FALMOUTH — Falmouth High junior Jack Bryant already has become a prolific quarterback, passing for nearly 2,000 career yards.

Talented teammates have been a key to his success. Falmouth’s switch this season to a high-speed, spread offense also has helped.

And then there’s his dad, Tim Bryant, in his fourth season coaching Falmouth’s quarterbacks and offensive line. Tim Bryant played quarterback at the University of Massachusetts from 1986-88, earning Yankee Conference rookie of the year in 1986 when the Minutemen tied for the league title.

“What a gift for us to have a former college quarterback teaching our quarterbacks,” said Falmouth Coach John Fitzsimmons. “It boils down to three things: He knows the game at a high level, he can teach the game and he has a sensitivity about the complexity of what we’re doing,”

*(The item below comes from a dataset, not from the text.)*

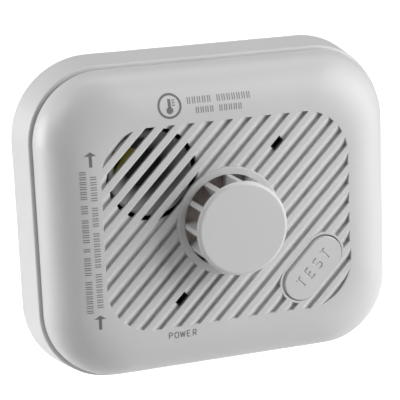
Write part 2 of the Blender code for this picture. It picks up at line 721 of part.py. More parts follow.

An assistant at Deering in the 1990s and early 2000s, Tim Bryant worked privately with the 2011 Fitzpatrick Trophy finalist, Jamie Ross, at Deering, then coached Noah Nelson, now a sophomore quarterback at Bowdoin College, at Falmouth High.

Now it’s Jack Bryant benefiting from his father’s tutelage.

“We do a lot of work together, just getting the basics down, so it’s not something I have to think about when I’m playing,” Jack Bryant said. “He knows the type of stuff you need to do to be a good quarterback.”

Jack Bryant set a Falmouth single-season record with 1,528 passing yards as a sophomore, completing 106 of 186 passes (57 percent) as the Yachtsmen advanced to the Class B South final.

Falmouth is 2-0 this fall, scoring a league-leading 93 points. Bryant, a team captain, has thrown for 421 yards and five touchdowns – to five receivers.

“He has a tremendous team orientation,” said Fitzsimmons. “We have two units of receivers and he can throw it to any of them.”

On Friday, Falmouth will face another father-son, coach-quarterback combo when it plays at Biddeford (2-0).

Biddeford head coach Brian Curit also serves as the Tigers’ defensive coordinator. Joey Curit plays quarterback and safety, often relaying his father’s defensive instructions to teammates.

“Obviously (Falmouth is) a really good team and a very good offense so we’ve been thinking about a couple different things,” Joey Curit said. “The coaching staff put some great things together and if we execute it, we feel pretty good.”

Both Jack Bryant and Joey Curit have the advantage of learning the game at an early age from experienced coaches.

“From day one I’ve always tried to get him to understand the cerebral approach to the game: Are we up by 14? Are we up by seven? I think Joey has done a good job with that,” Brian Curit said.

Nelson, the former Falmouth quarterback, said he often went to the Bryants’ house for extra football study and Jack Bryant would be in the room.

“We would draw stuff on the white board and watch film. (Tim Bryant) really took it to the next step,” Nelson said. “Jack was going into sixth grade and he was already doing that stuff with us.”

When Nelson was a senior at Falmouth, Jack Bryant was a freshman on the sideline. Wearing a headset, he listened to all of the play calls and communication with Nelson.

“We do it with the younger quarterbacks now. Jack got the benefit of that his freshman year,” Tim Bryant said. “He listened to every single thing I said to Noah.”

During Monday’s practice, Falmouth raced through its offensive session, routinely getting plays off in less than 20 seconds.

Each player used a wrist band to quickly translate the formation and play calls, while Jack Bryant deciphered the defense, called out the “Mike” (middle linebacker) and made pre-snap reads.

Tim Bryant spent nearly all of the practice session instructing Falmouth’s deep receiving corps.

“We have a lot of time to discuss that sort of stuff at home,” Jack Bryant said. “He tries to spend time coaching everybody else and then he can coach me at home if there’s something that he’d like to see me do better.”

Tim Bryant, 50, is a partner with the law firm Preti Flaherty. He said he never pushed either of his sons to play football. Sean Bryant, a 2016 Falmouth grad, is playing this season at Holderness Academy in Plymouth, New Hampshire.

Jack Bryant said that he’s never had to be talked into playing.

“I’ve always been excited to go to practice. I love practice. I love playing,” he said.

Now 6-foot-2 and 180 pounds, Jack Bryant is taller, stronger and faster than a year ago. He’s already thrown for more yardage in 13 games at Falmouth (1,949) than his father did in three seasons at UMass (1,673).

“I mean, I do have a little bit of an advantage. He was playing in the triple option,” Jack said. “It’s a little bit easier for me.”